Rozprawa ma się odbyć we wrześniu 2019 r., jeżeli sprawa nie zostanie wcześniej zamknięta lub rozstrzygnięta poza sądem.
POV firmy Fitness Informant: Istnieje wiele aspektów Herbalife i innych wielopoziomowych firm marketingowych, na które możemy spojrzeć. Najważniejszą rzeczą, na którą patrzymy tutaj w FI, jest jakość tych produktów. Są śmieciami. Proste. Czemu? Kiedy musisz płacić prowizje za wzrost poprzez swoją strukturę rekrutacji, musisz poświęcić jakość produktu, aby zrobić wszystko tanio i sprzedać drogo, aby móc zapłacić “dystrybutorom” i “trenerom”.
Powód wspomina, że jest to podobne pod wieloma względami do podejścia sekt.

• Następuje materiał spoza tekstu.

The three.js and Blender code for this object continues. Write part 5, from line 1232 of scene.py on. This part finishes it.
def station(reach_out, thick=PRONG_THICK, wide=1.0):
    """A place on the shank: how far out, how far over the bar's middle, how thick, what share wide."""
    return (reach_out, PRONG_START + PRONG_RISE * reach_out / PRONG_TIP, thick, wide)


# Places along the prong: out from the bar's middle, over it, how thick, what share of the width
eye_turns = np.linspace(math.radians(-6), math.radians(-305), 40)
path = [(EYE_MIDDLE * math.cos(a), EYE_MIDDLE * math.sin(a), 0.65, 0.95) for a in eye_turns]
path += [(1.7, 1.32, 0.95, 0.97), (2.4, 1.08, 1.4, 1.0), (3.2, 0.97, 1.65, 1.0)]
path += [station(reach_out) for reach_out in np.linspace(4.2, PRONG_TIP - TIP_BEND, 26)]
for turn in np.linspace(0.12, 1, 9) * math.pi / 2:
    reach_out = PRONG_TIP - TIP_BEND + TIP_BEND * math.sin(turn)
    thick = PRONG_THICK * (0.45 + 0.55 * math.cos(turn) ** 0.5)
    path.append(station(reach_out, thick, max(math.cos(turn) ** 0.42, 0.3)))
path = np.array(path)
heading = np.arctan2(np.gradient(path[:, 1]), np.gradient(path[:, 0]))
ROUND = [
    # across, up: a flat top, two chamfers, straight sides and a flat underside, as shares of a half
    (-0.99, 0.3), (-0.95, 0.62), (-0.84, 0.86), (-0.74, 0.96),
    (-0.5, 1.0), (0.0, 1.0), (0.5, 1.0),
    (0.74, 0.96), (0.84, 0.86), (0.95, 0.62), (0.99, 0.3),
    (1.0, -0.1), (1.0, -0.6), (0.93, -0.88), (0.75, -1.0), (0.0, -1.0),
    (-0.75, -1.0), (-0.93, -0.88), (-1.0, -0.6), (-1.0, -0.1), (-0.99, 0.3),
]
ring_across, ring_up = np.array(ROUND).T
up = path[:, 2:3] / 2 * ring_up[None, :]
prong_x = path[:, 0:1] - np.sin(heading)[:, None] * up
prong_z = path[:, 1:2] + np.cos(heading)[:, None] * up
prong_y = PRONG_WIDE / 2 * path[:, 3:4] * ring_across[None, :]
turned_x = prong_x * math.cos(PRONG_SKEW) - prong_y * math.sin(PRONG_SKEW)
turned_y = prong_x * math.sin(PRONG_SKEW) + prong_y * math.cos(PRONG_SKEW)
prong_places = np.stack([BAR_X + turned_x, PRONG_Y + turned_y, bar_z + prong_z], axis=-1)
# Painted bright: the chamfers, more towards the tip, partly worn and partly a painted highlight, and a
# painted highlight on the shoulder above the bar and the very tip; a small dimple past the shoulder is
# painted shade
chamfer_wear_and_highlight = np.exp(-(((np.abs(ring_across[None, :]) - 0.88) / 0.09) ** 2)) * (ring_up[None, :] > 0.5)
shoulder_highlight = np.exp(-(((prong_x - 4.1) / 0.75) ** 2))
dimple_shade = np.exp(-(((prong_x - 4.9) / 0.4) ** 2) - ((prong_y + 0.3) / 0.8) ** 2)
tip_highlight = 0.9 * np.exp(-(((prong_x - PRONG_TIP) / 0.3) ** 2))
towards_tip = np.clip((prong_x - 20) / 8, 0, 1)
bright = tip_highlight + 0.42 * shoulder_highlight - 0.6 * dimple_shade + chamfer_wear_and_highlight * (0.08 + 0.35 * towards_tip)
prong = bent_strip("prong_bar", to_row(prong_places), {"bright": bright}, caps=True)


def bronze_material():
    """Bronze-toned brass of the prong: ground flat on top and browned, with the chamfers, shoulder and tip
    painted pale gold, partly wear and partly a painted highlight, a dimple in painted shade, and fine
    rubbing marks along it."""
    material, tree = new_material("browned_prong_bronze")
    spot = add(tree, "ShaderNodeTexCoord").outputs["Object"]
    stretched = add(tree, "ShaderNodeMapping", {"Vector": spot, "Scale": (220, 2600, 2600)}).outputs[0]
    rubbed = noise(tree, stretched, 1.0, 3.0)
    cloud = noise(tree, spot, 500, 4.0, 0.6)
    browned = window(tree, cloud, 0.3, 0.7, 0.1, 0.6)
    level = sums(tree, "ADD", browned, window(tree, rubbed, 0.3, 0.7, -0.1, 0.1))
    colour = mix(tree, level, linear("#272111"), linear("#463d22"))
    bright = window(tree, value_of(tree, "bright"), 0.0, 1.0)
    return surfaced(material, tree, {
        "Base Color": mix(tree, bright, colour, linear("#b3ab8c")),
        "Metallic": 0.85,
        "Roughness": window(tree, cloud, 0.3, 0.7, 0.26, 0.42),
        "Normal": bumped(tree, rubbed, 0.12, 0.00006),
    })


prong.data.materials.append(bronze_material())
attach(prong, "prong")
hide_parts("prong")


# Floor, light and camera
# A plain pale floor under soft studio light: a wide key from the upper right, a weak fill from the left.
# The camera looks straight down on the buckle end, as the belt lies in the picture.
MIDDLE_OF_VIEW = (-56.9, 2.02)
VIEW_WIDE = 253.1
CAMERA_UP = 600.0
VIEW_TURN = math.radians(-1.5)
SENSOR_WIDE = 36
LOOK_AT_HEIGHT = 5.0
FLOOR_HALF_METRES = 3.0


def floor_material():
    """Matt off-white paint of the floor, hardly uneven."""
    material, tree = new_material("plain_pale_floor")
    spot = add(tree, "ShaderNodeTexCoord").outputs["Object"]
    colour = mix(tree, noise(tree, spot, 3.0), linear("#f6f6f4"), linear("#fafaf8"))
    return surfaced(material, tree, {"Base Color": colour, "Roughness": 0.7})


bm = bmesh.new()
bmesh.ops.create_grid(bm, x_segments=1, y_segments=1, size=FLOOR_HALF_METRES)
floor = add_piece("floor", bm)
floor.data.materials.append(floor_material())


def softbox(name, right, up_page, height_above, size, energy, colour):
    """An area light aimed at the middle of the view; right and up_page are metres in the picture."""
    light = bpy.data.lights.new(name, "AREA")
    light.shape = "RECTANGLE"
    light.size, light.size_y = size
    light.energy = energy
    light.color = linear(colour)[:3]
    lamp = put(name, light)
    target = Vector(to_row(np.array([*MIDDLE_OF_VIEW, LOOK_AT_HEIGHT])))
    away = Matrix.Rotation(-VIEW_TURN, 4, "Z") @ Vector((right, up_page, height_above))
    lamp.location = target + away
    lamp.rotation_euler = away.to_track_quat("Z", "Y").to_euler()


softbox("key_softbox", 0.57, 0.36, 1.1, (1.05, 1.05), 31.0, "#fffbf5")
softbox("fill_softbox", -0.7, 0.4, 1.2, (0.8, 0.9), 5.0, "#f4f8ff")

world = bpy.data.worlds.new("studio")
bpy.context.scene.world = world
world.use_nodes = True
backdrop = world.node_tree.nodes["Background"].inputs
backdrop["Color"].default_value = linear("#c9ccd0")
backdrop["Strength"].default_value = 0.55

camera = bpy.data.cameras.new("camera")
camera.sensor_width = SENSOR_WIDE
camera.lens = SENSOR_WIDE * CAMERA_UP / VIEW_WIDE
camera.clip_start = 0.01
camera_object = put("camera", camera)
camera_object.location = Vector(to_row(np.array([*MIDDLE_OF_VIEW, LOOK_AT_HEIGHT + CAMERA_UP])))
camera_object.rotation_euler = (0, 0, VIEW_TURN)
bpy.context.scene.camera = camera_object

To dlatego, że Herbalife jest swego rodzaju kultem. Wiele osób, które “sprzedają” ten produkt, nie ma żadnego pojęcia na temat suplementacji. Rzecznik firmy mówi: “weź to, to pomoże” i zaczyna się „system wierzeń”. Produkty Herbalife są niedostatecznie dozowane, mało skoncentrowane i bywają szkodliwe dla zdrowia.
W naszej opinii pozwy te są śmieszne. Ty, jako “dystrybutor”, świadomie angażujesz się w coś. To, że ktoś “obiecuje” ci bogactwa, nie oznacza, że powinieneś w to wierzyć.
Przede wszystkim, jeśli chcesz zajmować się sprzedażą suplementów – musisz poznać ten rynek od środka. Być na bieżąco z trendami, aktualnymi badaniami i doniesieniami naukowymi. Nie można wciskać ludziom szkodliwych lub niskiej jakości produktów.